While all this is happening down on Earth, the crew of the Aether go about their days, happily reliving hologram lives with the families they hope to reunite with soon, and toying around with potential names for the baby that pregnant scientist Sully (Felicity Jones) is going to have with commander Adewole (David Oyelowo). The theme of family runs throughout the film, as it must in all space movies these days. In Augustine’s flashbacks, he recalls how his obsession with his job and with K-23 short-circuited a very promising romance with fellow scientist Jean Sullivan (Sophie Rundle). There are touching ideas here, to be fair, about promises kept by parents, about whether it’s better to suffer with the ones you love or to survive by yourself, but they remain underdeveloped; if you want a truly intense movie about family, survival, and the apocalypse, see Greenland instead.
The supporting cast is strong — Jones and Oyelowo are two of the finest actors working today — but they haven’t been given all that much to do. Even a treacherous and deadly space-walk sequence, one of the film’s highlights, is played in an oddly low-key manner. At times, the narrative needs of the story clash with Clooney’s dedication to psychological authenticity; astronauts on space missions, we’ve been told for years, have to be calm, methodical, buttoned-down types. (The closing credits — this is not really a spoiler, don’t worry — play off this idea to an almost ridiculous degree.) The whole movie keeps de-escalating, even as the narrative becomes more despairing, more emotional, more deadly. That’s a tough, but not impossible, calculus. Say what you will about Damien Chazelle, but in his hands, Neil Armstrong’s stony professionalism in First Man became that movie’s dramatic engine. James Gray achieved something similar in Ad Astra, turning Brad Pitt’s emotionlessness into that film’s central conflict. But to make such a paradoxical conceit work, one has to be an unusually refined filmmaker. And Clooney, sadly, is not that.

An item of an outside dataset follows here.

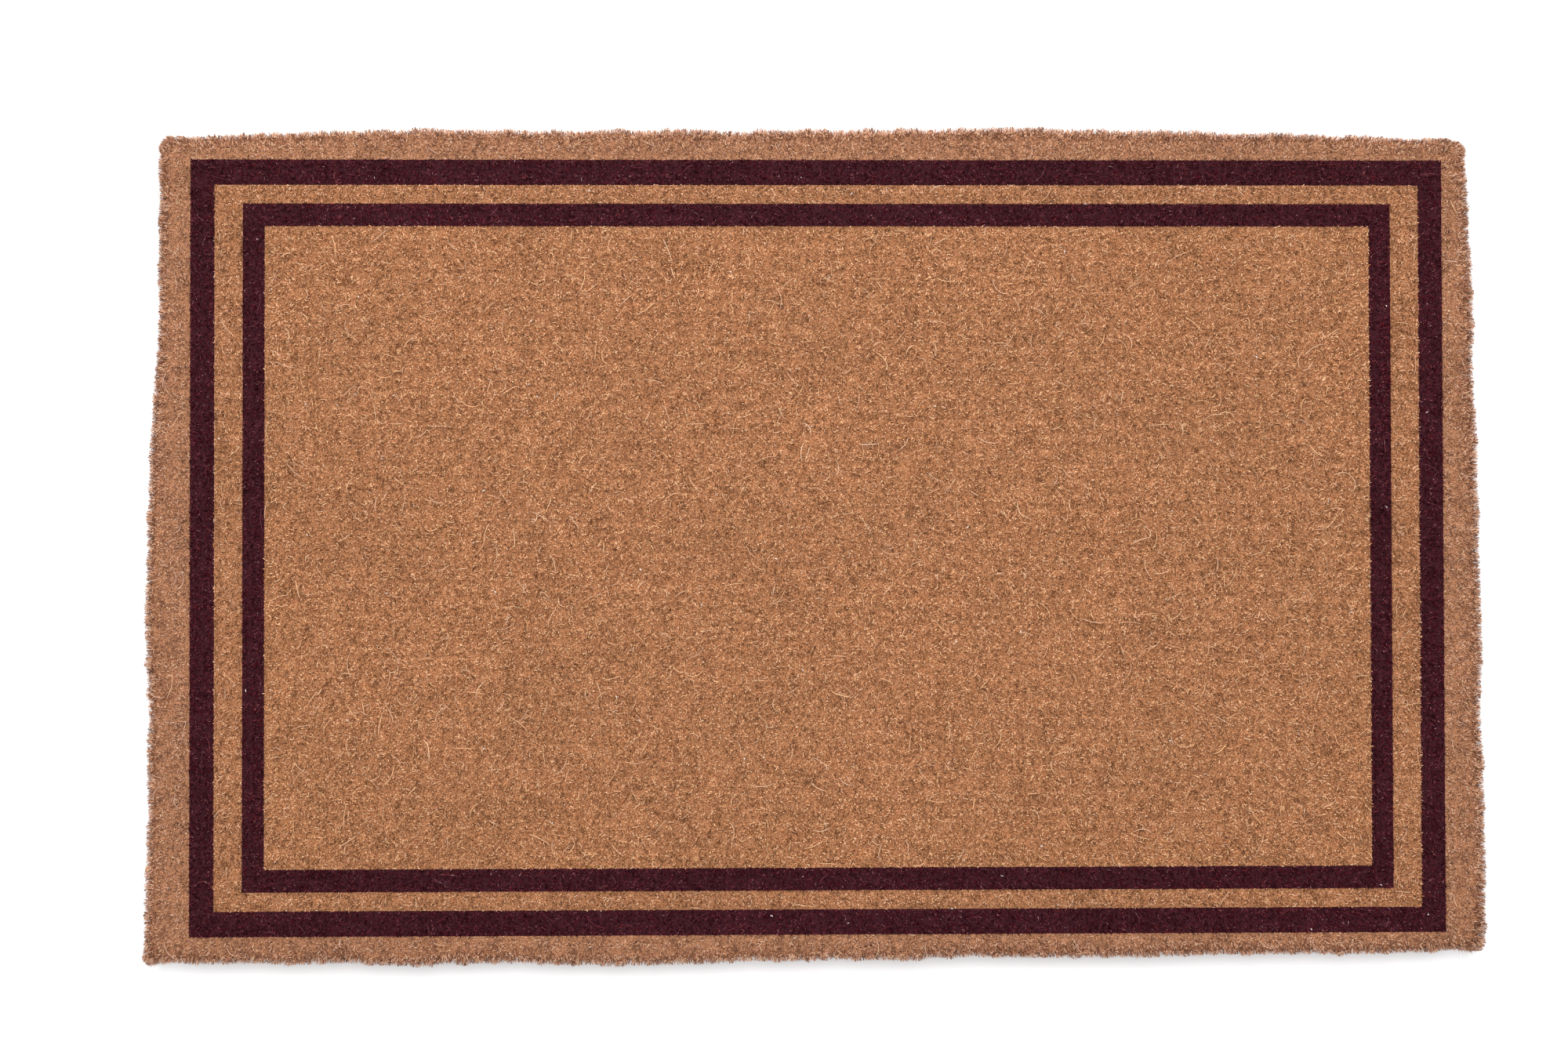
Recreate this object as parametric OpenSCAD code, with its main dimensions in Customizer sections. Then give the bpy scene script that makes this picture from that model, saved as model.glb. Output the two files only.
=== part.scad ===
// Hand-woven coir brush mat with two dyed stripes round a plain field.
// X runs along the long side, Y from the front edge to the back edge, and Z up from the floor.
// The origin is on the floor, under the middle of the mat.

/* [Mat] */
// Length over the tips of the pile, left to right
mat_length = 920; // [700:10:1300]
// Width over the tips of the pile, front to back
mat_width = 574; // [420:2:800]
// Height from the floor to the sheared top of the pile
mat_height = 38; // [32:1:52]
// How far the edge tufts lean out past the woven ground
edge_flare = 12; // [6:1:16]
// Radius of the pile's corners in plan
corner_radius = 8; // [4:1:16]

/* [Pile] */
// Distance from one row of tufts to the next, along X
row_pitch = 10.76; // [9:0.01:13]
// Width of the crease between two rows, at the top
crease_width = 1.8; // [0.8:0.1:3]
// Depth of the crease between two rows
crease_depth = 3; // [1:0.5:6]
// Radius where the shears round the outer edge of the pile
shear_radius = 6; // [2:0.5:9]
// Clearance between neighbouring zones of pile
zone_gap = 0.3; // [0.1:0.1:0.6]

/* [Stripes] */
// Plain pile outside the stripes, at the left
margin_left = 31; // [22:0.5:45]
// Plain pile outside the stripes, at the right
margin_right = 26; // [22:0.5:45]
// Plain pile outside the stripes, at the front
margin_front = 19.5; // [18:0.5:45]
// Plain pile outside the stripes, at the back
margin_back = 21.5; // [18:0.5:45]
// Outer stripe where it runs along the left and right sides
outer_stripe_across = 16.6; // [8:0.1:30]
// Outer stripe where it runs along the front and back
outer_stripe_along = 17.4; // [8:0.1:30]
// Plain band between the stripes, at the left and right sides
band_across = 19.3; // [8:0.1:30]
// Plain band between the stripes, at the front and back
band_along = 12.9; // [8:0.1:30]
// Inner stripe where it runs along the left and right sides
inner_stripe_across = 15; // [8:0.1:30]
// Inner stripe where it runs along the front and back
inner_stripe_along = 15.6; // [8:0.1:30]

/* [Ground weave] */
// Distance from one pair of chain warps to the next, along Y
warp_pitch = 10.14; // [9:0.01:13]
// Thickness of a chain warp yarn
chain_thickness = 3.4; // [3:0.1:4]
// Thickness of a stuffer warp yarn
stuffer_thickness = 3; // [2:0.1:3]
// Thickness of the weft yarn
weft_thickness = 4; // [3:0.1:4.5]
// Clearance between the crossing layers of yarn
layer_gap = 0.2; // [0.1:0.1:0.4]
// Number of plain heading picks at each end
heading_picks = 2; // [1:1:3]
// Thickness of a heading pick
heading_thickness = 3; // [2:0.1:3.5]

/* [Edges] */
// Width of the plait along each end
plait_width = 16; // [12:0.5:20]
// Thickness of the sewing twine
twine_thickness = 1.5; // [1:0.1:2]
// Number of pitches from one stitch to the next
stitch_step = 2; // [1:1:4]

/* [Hidden] */
$fn = 48;
coir = "#B07C58";
dyed_coir = "#4A2226";
yarn = "#9A6B45";
stuffer_yarn = "#8A5F3E";
cord = "#A67A50";
twine = "#CDB083";

// Half sizes of the pile at its tips and of the woven ground under it
tip_x = mat_length / 2;
tip_y = mat_width / 2;
ground_x = tip_x - edge_flare;
ground_y = tip_y - edge_flare;

// Middle heights of the crossing layers of yarn, and the foot of the pile
chain_low_z = chain_thickness / 2;
stuffer_z = chain_thickness - stuffer_thickness / 2;
weft_z = chain_thickness + layer_gap + weft_thickness / 2;
heading_z = chain_thickness + layer_gap + heading_thickness / 2;
chain_high_z = chain_thickness * 1.5 + weft_thickness + 2 * layer_gap;
pile_foot = 2 * chain_thickness + weft_thickness + 3 * layer_gap;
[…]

He remains, however, a great actor. The Midnight Sky comes to life whenever we’re left alone with Augustine. Weathered and ruined, with deep-set eyes that seem to recede further and further into his skull, Augustine seems to have given up on life, struggling to muster feelings he hasn’t had in a long time. Again, one wonders how seeing him on a huge screen might have enhanced the movie’s impact: The greatest of cinematic spectacles, after all, has always been the human face, and Clooney still has a great one, even at its most run-down and shattered. If this otherwise disjointed picture musters a certain ragged power by the time it’s all over, credit goes to the actor, not so much the director. But who knows? Maybe I’ll feel different if I ever get to see this film on a screen as big as the sky.